Painting by Morgan Weistling

Painting by Morgan Weistling

  • In the children’s bedrooms, I find the wrappers of sweets and do that tut-tut thing with my tongue behind my upper teeth that is peculiar to people with children. I whisper to the Easter Bunny that perhaps he bring a small egg only this year. And I think about the Mexican sugar tax, which is proving to reduce sales of sugary drinks and increase sales of water. Worth a try here? Probably. Obesity and type 2 diabetes is on the rise.  I get a drink of water, and think about how I’ve always likes the green sweeties, while every one else fought over the reds.
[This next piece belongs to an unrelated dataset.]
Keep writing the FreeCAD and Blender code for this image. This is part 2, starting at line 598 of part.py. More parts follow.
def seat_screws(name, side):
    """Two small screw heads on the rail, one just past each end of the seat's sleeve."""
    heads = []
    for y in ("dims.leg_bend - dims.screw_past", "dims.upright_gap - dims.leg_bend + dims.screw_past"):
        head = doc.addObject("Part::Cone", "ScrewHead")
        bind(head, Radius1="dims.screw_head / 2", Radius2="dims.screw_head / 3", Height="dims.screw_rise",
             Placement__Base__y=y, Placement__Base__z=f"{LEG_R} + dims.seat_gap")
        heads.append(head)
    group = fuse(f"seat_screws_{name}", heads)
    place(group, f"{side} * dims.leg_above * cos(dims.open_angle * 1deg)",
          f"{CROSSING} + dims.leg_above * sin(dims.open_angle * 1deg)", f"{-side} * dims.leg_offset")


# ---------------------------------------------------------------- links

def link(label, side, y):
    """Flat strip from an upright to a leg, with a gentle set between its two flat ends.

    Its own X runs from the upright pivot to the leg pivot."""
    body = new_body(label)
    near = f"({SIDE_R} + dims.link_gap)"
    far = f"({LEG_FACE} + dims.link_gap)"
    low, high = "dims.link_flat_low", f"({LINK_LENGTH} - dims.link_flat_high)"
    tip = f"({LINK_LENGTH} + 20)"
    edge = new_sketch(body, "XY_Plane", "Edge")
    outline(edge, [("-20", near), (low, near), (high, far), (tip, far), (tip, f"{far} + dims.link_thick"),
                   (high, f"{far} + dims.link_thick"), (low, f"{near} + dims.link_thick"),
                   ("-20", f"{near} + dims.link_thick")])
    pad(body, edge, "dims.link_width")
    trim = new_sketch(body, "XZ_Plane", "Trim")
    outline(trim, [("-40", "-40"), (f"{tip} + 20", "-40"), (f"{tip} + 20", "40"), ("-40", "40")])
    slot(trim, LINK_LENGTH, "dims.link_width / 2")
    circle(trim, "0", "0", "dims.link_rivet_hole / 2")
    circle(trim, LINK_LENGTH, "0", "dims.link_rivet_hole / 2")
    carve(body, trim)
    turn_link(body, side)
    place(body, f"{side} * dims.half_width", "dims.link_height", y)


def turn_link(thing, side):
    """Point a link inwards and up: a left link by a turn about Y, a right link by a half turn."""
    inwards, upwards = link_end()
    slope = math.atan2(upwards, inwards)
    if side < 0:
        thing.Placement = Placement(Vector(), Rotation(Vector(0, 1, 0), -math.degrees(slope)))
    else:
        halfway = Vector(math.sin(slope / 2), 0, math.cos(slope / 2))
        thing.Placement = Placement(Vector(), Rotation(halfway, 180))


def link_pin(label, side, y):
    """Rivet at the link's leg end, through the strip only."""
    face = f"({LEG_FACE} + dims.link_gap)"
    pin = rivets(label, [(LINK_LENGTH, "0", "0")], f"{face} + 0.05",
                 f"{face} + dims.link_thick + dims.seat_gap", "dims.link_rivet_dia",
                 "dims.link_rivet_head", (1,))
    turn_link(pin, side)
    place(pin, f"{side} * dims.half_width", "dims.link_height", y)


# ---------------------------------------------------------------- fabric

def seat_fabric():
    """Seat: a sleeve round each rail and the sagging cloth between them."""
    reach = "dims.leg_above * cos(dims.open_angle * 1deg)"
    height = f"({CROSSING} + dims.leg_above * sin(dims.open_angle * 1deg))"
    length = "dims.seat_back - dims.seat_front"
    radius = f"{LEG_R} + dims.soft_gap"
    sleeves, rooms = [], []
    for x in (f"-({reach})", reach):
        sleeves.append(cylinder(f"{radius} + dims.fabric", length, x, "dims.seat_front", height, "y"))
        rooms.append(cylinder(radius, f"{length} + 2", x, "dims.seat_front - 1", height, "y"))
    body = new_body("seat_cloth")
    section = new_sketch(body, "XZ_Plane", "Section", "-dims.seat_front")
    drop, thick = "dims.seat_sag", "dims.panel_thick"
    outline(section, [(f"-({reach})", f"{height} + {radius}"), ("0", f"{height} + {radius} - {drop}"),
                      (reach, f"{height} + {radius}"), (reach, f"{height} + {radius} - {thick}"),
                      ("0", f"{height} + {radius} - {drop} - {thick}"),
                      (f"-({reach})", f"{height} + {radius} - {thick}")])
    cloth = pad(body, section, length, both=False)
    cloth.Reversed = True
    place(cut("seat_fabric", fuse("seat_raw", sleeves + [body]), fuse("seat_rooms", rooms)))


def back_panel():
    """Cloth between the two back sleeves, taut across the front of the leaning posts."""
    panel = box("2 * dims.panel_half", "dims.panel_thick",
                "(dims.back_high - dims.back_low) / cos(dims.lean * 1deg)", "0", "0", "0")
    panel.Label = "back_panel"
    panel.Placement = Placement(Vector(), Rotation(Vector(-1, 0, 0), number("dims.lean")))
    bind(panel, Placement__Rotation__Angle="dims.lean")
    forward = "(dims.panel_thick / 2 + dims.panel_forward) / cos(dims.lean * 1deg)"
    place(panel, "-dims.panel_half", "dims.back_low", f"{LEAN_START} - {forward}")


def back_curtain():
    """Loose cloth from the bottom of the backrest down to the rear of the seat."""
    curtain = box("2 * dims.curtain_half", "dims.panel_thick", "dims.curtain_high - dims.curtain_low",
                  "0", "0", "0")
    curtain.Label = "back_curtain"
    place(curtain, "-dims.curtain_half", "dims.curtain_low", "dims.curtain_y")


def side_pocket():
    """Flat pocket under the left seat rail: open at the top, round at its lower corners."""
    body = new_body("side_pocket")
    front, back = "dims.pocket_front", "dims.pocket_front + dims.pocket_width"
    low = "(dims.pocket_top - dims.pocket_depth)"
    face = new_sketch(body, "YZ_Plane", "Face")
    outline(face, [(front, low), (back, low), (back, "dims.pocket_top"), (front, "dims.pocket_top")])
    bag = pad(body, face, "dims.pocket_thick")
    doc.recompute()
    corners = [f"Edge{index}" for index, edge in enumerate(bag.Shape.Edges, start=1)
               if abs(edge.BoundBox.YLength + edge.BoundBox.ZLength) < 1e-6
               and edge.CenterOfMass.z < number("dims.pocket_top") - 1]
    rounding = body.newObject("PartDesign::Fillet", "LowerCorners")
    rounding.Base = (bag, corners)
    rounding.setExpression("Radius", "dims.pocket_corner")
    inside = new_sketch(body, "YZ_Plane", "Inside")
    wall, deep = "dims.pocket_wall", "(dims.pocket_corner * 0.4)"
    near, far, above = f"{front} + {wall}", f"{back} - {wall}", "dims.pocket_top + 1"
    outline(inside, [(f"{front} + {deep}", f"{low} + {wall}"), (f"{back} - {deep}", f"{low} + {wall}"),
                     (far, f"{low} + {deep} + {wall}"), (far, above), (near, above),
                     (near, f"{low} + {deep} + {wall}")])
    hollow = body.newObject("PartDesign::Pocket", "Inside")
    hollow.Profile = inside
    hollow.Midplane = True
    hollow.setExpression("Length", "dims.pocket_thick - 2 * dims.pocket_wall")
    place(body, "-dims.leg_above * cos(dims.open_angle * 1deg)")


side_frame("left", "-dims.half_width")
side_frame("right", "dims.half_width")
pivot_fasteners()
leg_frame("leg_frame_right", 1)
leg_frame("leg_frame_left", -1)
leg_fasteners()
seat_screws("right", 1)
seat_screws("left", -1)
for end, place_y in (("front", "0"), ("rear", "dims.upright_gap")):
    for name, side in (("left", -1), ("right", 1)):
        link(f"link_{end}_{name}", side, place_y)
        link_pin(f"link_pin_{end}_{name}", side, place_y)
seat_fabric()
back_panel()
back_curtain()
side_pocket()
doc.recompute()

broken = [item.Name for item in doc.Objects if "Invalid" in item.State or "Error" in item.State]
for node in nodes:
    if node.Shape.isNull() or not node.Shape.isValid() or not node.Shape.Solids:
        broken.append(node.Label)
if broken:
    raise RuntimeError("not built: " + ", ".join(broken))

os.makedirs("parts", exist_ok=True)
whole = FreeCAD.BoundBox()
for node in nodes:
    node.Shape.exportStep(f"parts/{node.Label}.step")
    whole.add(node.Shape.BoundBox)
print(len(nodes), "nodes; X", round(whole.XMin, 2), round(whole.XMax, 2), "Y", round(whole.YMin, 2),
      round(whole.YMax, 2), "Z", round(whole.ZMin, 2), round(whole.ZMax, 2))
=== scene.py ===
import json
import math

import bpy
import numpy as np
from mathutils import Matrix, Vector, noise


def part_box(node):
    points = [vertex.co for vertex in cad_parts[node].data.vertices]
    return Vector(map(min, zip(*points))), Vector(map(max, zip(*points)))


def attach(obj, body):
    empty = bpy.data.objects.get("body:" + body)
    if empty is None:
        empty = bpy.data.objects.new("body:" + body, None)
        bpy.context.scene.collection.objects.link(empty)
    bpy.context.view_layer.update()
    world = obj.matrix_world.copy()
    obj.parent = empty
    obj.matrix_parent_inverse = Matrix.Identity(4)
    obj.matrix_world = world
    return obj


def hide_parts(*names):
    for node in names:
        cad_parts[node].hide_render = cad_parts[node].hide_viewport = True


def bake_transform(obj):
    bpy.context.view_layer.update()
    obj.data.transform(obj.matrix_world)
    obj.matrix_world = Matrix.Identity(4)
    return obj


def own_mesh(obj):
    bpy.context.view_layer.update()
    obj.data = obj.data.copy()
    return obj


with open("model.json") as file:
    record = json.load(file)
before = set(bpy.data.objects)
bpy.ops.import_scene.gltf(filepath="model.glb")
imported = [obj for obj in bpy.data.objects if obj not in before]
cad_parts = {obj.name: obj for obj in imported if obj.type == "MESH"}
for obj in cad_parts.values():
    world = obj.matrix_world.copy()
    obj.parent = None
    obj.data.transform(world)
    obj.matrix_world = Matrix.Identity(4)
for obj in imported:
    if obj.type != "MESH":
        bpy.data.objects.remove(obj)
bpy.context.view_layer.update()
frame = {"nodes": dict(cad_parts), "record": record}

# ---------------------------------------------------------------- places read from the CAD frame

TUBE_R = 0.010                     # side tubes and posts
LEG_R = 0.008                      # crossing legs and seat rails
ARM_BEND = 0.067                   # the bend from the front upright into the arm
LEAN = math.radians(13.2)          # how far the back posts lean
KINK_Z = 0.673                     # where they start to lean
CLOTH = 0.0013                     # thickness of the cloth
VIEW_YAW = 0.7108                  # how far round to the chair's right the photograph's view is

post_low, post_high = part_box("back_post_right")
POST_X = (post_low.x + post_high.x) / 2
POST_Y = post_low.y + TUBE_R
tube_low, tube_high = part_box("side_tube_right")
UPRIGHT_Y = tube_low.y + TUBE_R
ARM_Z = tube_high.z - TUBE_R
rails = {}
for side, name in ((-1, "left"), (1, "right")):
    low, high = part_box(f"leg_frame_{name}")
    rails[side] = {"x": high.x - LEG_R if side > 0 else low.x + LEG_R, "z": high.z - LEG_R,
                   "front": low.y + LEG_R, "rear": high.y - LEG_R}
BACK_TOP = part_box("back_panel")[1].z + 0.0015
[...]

  • In the bathroom I switch on the shower and point it at the walls to rinse them, and I remember that it’s World Water Day, in which we need to think of the people who walk miles for clean water, and to shove the dirty water problem into the spotlight in the hopes that governments might fix the shit out of it. I switch off the water sooner than I might, and remember that it’s David Suzuki‘s 80th birthday. What a great man he is, I think. Has he been knighted yet? I wish people would listen to him more; one day he’ll be gone and everyone will be sorry.


  • As I mop the floors – the final phase of Clean Day – I think of the cleaning being finished. And the licorice I might reward myself with. It’s hard to finish things these days. Everything I’m invested in at the moment won’t be ending anytime soon. Motherhood, for instance, and my children needing me and having to learn stuff and making a mess that I need to clean. Again.


On that note. I’m going to finish here in a minute. It’s Easter nearly, so we all need to finish up for a few days at least. (It’s Holy Week too; I know because I’ve had to send sheet and tea-towel costumes to school this week. Respect and solidarity to the parent who sent a fitted sheet for today’s Easter play, my favourite costume of all).